--- Material ---

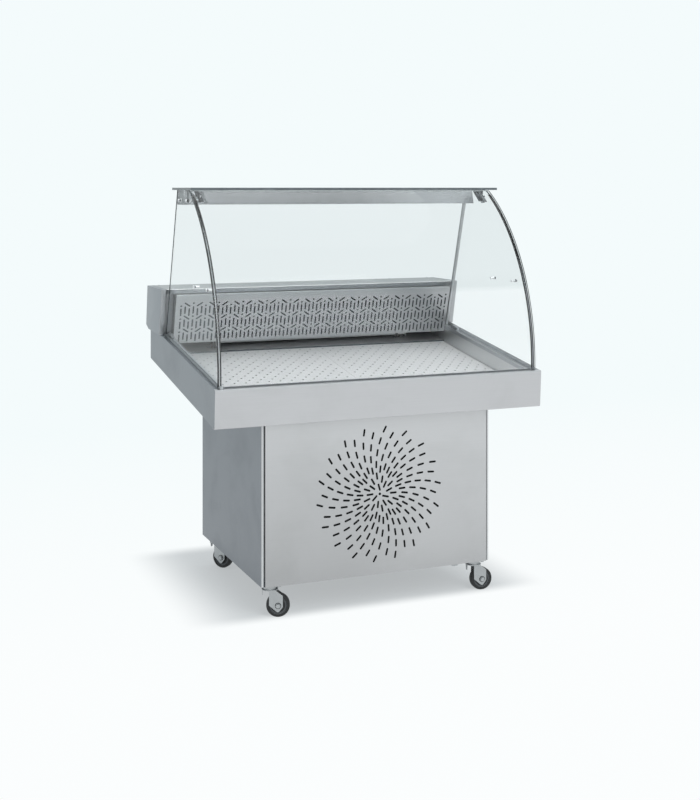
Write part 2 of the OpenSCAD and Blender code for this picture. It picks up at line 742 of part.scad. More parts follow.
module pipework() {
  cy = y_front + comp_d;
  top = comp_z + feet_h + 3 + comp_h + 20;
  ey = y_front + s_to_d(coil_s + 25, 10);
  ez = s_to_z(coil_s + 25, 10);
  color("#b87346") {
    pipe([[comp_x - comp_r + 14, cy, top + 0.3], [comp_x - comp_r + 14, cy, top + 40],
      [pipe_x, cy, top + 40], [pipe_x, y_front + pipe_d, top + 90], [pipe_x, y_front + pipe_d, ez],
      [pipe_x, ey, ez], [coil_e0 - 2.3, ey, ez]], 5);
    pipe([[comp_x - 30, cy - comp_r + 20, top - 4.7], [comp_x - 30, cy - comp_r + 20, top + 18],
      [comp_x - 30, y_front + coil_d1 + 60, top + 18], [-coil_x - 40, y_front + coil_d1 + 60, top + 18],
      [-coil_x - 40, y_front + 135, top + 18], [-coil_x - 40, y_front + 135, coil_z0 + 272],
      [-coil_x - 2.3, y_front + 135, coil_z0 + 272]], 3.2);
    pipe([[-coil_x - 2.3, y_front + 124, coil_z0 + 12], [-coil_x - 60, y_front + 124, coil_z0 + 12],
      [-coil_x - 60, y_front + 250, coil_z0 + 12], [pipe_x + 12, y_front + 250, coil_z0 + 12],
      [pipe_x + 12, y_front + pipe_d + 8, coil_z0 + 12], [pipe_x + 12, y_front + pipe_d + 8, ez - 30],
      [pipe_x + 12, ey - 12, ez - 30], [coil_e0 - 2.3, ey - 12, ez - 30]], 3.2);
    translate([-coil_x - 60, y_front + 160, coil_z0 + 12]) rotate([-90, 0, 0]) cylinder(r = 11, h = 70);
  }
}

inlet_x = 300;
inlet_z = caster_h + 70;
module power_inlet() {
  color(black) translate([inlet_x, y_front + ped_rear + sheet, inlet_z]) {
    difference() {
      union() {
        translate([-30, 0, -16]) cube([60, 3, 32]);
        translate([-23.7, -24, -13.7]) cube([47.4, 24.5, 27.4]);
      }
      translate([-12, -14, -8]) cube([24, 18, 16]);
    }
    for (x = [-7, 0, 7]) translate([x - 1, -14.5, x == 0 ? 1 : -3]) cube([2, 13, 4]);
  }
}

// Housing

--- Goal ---
Every line above should be written out again exactly as it stands.

--- Solved problem ---
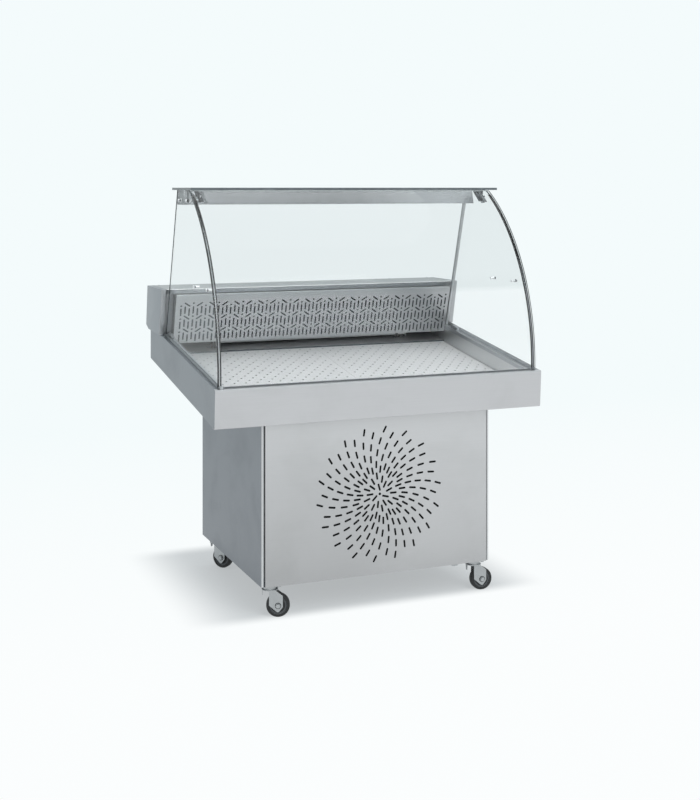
Write part 2 of the OpenSCAD and Blender code for this picture. It picks up at line 742 of part.scad. More parts follow.
module pipework() {
  cy = y_front + comp_d;
  top = comp_z + feet_h + 3 + comp_h + 20;
  ey = y_front + s_to_d(coil_s + 25, 10);
  ez = s_to_z(coil_s + 25, 10);
  color("#b87346") {
    pipe([[comp_x - comp_r + 14, cy, top + 0.3], [comp_x - comp_r + 14, cy, top + 40],
      [pipe_x, cy, top + 40], [pipe_x, y_front + pipe_d, top + 90], [pipe_x, y_front + pipe_d, ez],
      [pipe_x, ey, ez], [coil_e0 - 2.3, ey, ez]], 5);
    pipe([[comp_x - 30, cy - comp_r + 20, top - 4.7], [comp_x - 30, cy - comp_r + 20, top + 18],
      [comp_x - 30, y_front + coil_d1 + 60, top + 18], [-coil_x - 40, y_front + coil_d1 + 60, top + 18],
      [-coil_x - 40, y_front + 135, top + 18], [-coil_x - 40, y_front + 135, coil_z0 + 272],
      [-coil_x - 2.3, y_front + 135, coil_z0 + 272]], 3.2);
    pipe([[-coil_x - 2.3, y_front + 124, coil_z0 + 12], [-coil_x - 60, y_front + 124, coil_z0 + 12],
      [-coil_x - 60, y_front + 250, coil_z0 + 12], [pipe_x + 12, y_front + 250, coil_z0 + 12],
      [pipe_x + 12, y_front + pipe_d + 8, coil_z0 + 12], [pipe_x + 12, y_front + pipe_d + 8, ez - 30],
      [pipe_x + 12, ey - 12, ez - 30], [coil_e0 - 2.3, ey - 12, ez - 30]], 3.2);
    translate([-coil_x - 60, y_front + 160, coil_z0 + 12]) rotate([-90, 0, 0]) cylinder(r = 11, h = 70);
  }
}

inlet_x = 300;
inlet_z = caster_h + 70;
module power_inlet() {
  color(black) translate([inlet_x, y_front + ped_rear + sheet, inlet_z]) {
    difference() {
      union() {
        translate([-30, 0, -16]) cube([60, 3, 32]);
        translate([-23.7, -24, -13.7]) cube([47.4, 24.5, 27.4]);
      }
      translate([-12, -14, -8]) cube([24, 18, 16]);
    }
    for (x = [-7, 0, 7]) translate([x - 1, -14.5, x == 0 ? 1 : -3]) cube([2, 13, 4]);
  }
}

// Housing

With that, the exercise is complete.